- **What to produce**
Each line below should be quoted exactly, please.

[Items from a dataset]
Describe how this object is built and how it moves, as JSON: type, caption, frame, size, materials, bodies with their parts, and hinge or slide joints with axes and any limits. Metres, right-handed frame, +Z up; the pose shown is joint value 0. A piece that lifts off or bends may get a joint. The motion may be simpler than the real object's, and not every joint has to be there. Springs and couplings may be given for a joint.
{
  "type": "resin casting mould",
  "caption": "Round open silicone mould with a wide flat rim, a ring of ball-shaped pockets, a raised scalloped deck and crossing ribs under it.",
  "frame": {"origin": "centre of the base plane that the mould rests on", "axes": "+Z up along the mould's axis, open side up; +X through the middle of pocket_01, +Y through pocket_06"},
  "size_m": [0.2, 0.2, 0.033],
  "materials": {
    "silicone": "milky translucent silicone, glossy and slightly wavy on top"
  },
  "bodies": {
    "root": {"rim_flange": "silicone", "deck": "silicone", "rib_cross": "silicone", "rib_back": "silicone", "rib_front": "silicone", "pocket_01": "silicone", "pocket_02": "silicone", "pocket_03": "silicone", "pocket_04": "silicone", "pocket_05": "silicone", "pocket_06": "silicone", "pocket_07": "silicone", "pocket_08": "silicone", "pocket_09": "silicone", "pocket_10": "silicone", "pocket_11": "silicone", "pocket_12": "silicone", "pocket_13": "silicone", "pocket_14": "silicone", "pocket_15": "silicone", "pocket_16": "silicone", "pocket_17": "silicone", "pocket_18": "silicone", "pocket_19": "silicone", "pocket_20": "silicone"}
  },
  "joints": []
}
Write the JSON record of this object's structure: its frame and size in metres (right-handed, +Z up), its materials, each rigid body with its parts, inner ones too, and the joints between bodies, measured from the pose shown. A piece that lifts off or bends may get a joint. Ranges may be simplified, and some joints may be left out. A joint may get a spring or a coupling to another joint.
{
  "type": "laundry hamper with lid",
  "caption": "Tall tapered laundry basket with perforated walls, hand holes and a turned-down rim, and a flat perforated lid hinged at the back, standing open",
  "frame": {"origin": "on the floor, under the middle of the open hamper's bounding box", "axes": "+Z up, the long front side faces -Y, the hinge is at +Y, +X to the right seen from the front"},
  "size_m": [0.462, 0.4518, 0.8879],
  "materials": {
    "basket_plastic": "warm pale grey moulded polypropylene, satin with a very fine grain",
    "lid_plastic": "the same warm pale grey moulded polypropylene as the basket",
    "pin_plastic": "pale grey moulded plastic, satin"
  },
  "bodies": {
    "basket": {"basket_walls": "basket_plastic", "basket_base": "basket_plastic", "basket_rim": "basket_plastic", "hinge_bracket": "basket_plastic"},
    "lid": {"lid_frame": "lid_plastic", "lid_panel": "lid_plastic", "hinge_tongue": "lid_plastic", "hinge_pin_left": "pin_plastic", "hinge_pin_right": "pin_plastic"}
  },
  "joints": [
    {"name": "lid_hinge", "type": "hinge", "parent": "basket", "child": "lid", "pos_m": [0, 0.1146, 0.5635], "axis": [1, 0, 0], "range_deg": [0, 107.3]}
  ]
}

- **Answer to the task**
Describe how this object is built and how it moves, as JSON: type, caption, frame, size, materials, bodies with their parts, and hinge or slide joints with axes and any limits. Metres, right-handed frame, +Z up; the pose shown is joint value 0. A piece that lifts off or bends may get a joint. The motion may be simpler than the real object's, and not every joint has to be there. Springs and couplings may be given for a joint.
{
  "type": "resin casting mould",
  "caption": "Round open silicone mould with a wide flat rim, a ring of ball-shaped pockets, a raised scalloped deck and crossing ribs under it.",
  "frame": {"origin": "centre of the base plane that the mould rests on", "axes": "+Z up along the mould's axis, open side up; +X through the middle of pocket_01, +Y through pocket_06"},
  "size_m": [0.2, 0.2, 0.033],
  "materials": {
    "silicone": "milky translucent silicone, glossy and slightly wavy on top"
  },
  "bodies": {
    "root": {"rim_flange": "silicone", "deck": "silicone", "rib_cross": "silicone", "rib_back": "silicone", "rib_front": "silicone", "pocket_01": "silicone", "pocket_02": "silicone", "pocket_03": "silicone", "pocket_04": "silicone", "pocket_05": "silicone", "pocket_06": "silicone", "pocket_07": "silicone", "pocket_08": "silicone", "pocket_09": "silicone", "pocket_10": "silicone", "pocket_11": "silicone", "pocket_12": "silicone", "pocket_13": "silicone", "pocket_14": "silicone", "pocket_15": "silicone", "pocket_16": "silicone", "pocket_17": "silicone", "pocket_18": "silicone", "pocket_19": "silicone", "pocket_20": "silicone"}
  },
  "joints": []
}
Write the JSON record of this object's structure: its frame and size in metres (right-handed, +Z up), its materials, each rigid body with its parts, inner ones too, and the joints between bodies, measured from the pose shown. A piece that lifts off or bends may get a joint. Ranges may be simplified, and some joints may be left out. A joint may get a spring or a coupling to another joint.
{
  "type": "laundry hamper with lid",
  "caption": "Tall tapered laundry basket with perforated walls, hand holes and a turned-down rim, and a flat perforated lid hinged at the back, standing open",
  "frame": {"origin": "on the floor, under the middle of the open hamper's bounding box", "axes": "+Z up, the long front side faces -Y, the hinge is at +Y, +X to the right seen from the front"},
  "size_m": [0.462, 0.4518, 0.8879],
  "materials": {
    "basket_plastic": "warm pale grey moulded polypropylene, satin with a very fine grain",
    "lid_plastic": "the same warm pale grey moulded polypropylene as the basket",
    "pin_plastic": "pale grey moulded plastic, satin"
  },
  "bodies": {
    "basket": {"basket_walls": "basket_plastic", "basket_base": "basket_plastic", "basket_rim": "basket_plastic", "hinge_bracket": "basket_plastic"},
    "lid": {"lid_frame": "lid_plastic", "lid_panel": "lid_plastic", "hinge_tongue": "lid_plastic", "hinge_pin_left": "pin_plastic", "hinge_pin_right": "pin_plastic"}
  },
  "joints": [
    {"name": "lid_hinge", "type": "hinge", "parent": "basket", "child": "lid", "pos_m": [0, 0.1146, 0.5635], "axis": [1, 0, 0], "range_deg": [0, 107.3]}
  ]
}